Here's where the barometer stood when I left the house at about 1 p.m. to head for Milton.
This is how far the barometer had dropped in the two hours I was gone - lower than I've ever seen the barometer before. When I posted this blog at just about 5:30 p.m., with Sandy's eye just east of Cape Henlopen, the barometer was all the way down to 950 millibars which is definitely serious weather territory. The gold needle is the set needle to show how far the barometer is falling. The black needle is the one that shows actual barometric pressure.
Our distribution manager, Joni Weber, had the unhappy experience of posting on Facebook that she just heard a tree fall on her house in the Pintail neighborhood near Milton. We were nearby and stopped to make sure things weren't too crazy. The tree was a shallow-rooted poplar. Its neighbor, a more firmly rooted oak, showed no signs of giving up.

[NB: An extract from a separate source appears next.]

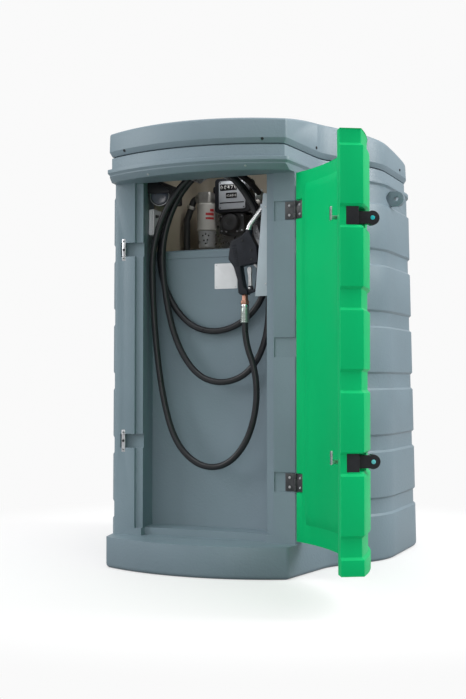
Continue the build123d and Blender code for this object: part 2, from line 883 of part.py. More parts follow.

Tim Pepper, a Verizon employee, was one of those out in Sandy's wrath standing by to help people retain their internet, phone and video signals. At this point he was in Milton backing up another employee helping to get the Town of Milton's service back up and running.
In Milton's Memorial Park, the USS Milton had no problem handling the Broadkill's flooding tide.
These two grand old Victorians on Milton's Union Street on the upper reaches of the Broadkill River have seen more than their share of flooding waters over the past century.
And at 5:47 p.m., the barometer was still falling. I'll be happy when it starts rising again.